Task objective: Among the lines of data below, reproduce only those from the one with "Everything is in" through the one with "Point = tuple[float, float, float]", exactly as they stand, both ends included.

Records for the task:
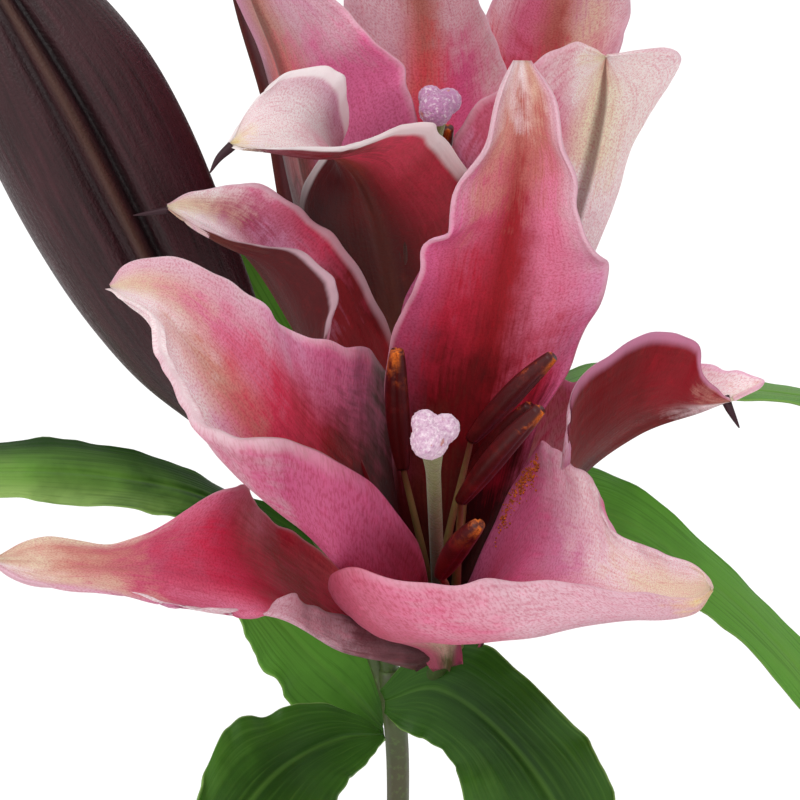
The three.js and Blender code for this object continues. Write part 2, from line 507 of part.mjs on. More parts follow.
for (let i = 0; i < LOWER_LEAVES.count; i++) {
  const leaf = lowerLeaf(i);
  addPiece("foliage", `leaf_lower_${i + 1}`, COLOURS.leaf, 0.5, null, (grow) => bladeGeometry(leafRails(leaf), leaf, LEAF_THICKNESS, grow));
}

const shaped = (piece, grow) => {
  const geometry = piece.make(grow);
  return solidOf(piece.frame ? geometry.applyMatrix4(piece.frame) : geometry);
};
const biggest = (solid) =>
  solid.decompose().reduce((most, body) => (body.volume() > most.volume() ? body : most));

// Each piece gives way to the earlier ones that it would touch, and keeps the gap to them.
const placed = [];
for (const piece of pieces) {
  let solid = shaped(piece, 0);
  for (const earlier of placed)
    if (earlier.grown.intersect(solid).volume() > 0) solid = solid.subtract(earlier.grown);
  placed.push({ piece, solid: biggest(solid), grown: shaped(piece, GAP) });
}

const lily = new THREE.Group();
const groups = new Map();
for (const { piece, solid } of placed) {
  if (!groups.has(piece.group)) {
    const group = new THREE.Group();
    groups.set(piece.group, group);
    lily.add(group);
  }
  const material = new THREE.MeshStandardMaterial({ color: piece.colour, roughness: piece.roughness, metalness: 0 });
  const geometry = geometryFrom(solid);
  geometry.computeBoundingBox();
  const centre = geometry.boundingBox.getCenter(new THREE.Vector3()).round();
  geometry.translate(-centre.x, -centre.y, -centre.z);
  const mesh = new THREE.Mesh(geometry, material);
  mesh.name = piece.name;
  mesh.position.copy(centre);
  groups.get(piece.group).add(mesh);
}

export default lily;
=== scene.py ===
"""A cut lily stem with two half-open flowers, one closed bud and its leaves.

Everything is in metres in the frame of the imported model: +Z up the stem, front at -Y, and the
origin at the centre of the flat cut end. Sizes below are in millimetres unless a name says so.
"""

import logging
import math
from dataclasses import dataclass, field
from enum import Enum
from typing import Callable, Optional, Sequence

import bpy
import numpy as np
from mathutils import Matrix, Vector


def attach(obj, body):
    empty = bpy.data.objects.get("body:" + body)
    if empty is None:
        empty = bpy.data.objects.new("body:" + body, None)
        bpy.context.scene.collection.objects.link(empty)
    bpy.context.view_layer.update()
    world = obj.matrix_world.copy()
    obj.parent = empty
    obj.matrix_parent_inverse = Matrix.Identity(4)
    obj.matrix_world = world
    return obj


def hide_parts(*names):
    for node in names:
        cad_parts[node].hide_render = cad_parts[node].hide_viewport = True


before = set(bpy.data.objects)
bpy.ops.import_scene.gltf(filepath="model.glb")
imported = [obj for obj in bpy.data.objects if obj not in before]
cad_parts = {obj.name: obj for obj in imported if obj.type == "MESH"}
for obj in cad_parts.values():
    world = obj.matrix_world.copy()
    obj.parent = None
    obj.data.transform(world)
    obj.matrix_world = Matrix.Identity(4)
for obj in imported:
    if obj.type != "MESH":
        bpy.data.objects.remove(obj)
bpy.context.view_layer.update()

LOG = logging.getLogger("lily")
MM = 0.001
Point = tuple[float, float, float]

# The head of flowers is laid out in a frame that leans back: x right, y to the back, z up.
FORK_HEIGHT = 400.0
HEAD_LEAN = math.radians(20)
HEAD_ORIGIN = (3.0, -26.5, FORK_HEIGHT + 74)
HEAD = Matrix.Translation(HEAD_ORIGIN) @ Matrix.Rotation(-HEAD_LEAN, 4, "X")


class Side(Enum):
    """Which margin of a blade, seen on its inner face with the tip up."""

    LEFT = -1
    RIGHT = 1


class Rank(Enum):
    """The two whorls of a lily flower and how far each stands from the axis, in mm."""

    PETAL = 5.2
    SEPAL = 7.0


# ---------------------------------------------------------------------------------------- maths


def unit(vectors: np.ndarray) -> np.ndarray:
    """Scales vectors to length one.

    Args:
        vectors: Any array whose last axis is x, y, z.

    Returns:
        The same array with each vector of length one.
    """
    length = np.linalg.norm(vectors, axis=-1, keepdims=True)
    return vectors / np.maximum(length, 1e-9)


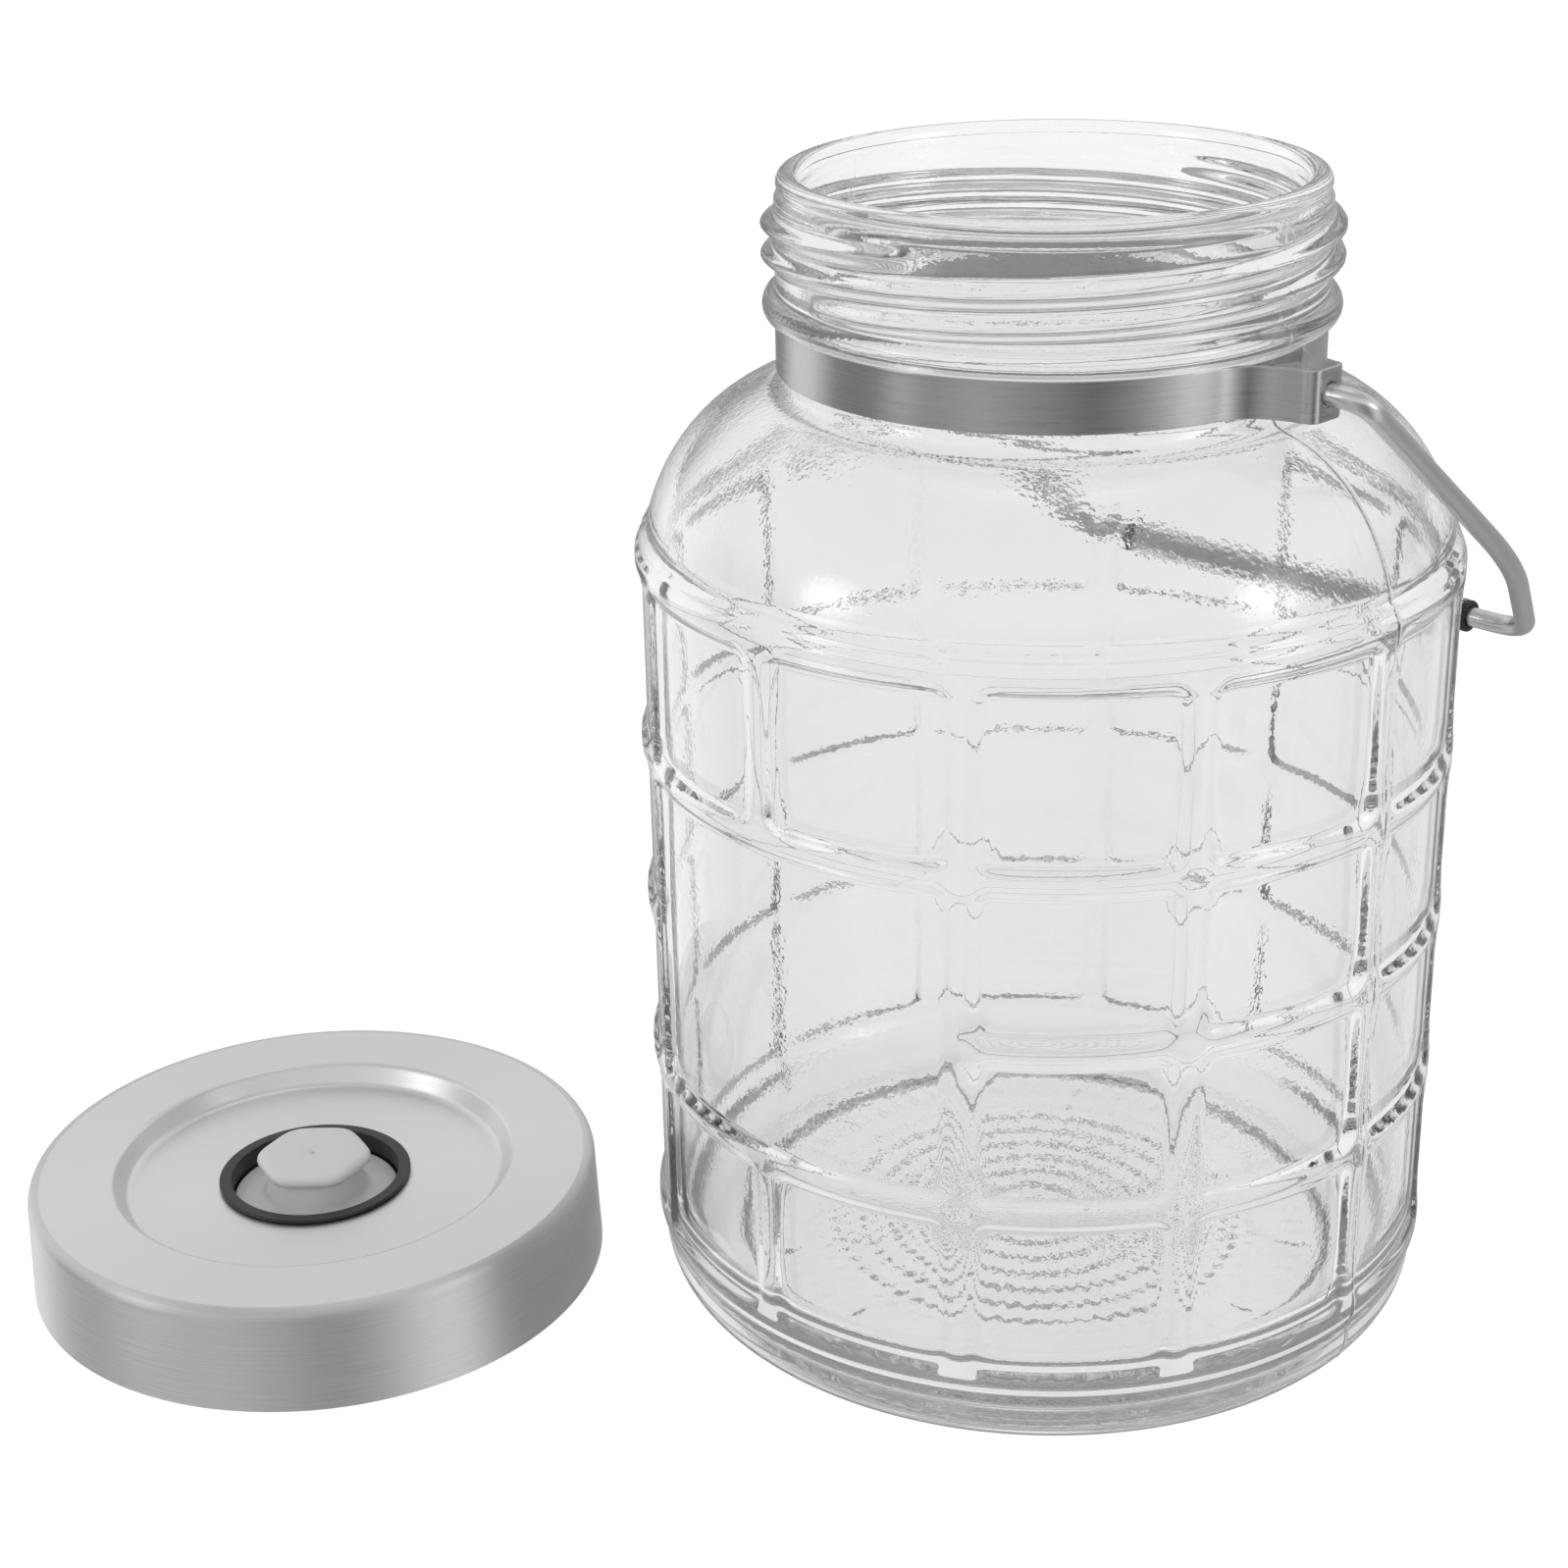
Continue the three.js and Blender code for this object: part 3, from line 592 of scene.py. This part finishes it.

Response to this exercise:
Everything is in metres in the frame of the imported model: +Z up the stem, front at -Y, and the
origin at the centre of the flat cut end. Sizes below are in millimetres unless a name says so.
"""

import logging
import math
from dataclasses import dataclass, field
from enum import Enum
from typing import Callable, Optional, Sequence

import bpy
import numpy as np
from mathutils import Matrix, Vector


def attach(obj, body):
    empty = bpy.data.objects.get("body:" + body)
    if empty is None:
        empty = bpy.data.objects.new("body:" + body, None)
        bpy.context.scene.collection.objects.link(empty)
    bpy.context.view_layer.update()
    world = obj.matrix_world.copy()
    obj.parent = empty
    obj.matrix_parent_inverse = Matrix.Identity(4)
    obj.matrix_world = world
    return obj


def hide_parts(*names):
    for node in names:
        cad_parts[node].hide_render = cad_parts[node].hide_viewport = True


before = set(bpy.data.objects)
bpy.ops.import_scene.gltf(filepath="model.glb")
imported = [obj for obj in bpy.data.objects if obj not in before]
cad_parts = {obj.name: obj for obj in imported if obj.type == "MESH"}
for obj in cad_parts.values():
    world = obj.matrix_world.copy()
    obj.parent = None
    obj.data.transform(world)
    obj.matrix_world = Matrix.Identity(4)
for obj in imported:
    if obj.type != "MESH":
        bpy.data.objects.remove(obj)
bpy.context.view_layer.update()

LOG = logging.getLogger("lily")
MM = 0.001
Point = tuple[float, float, float]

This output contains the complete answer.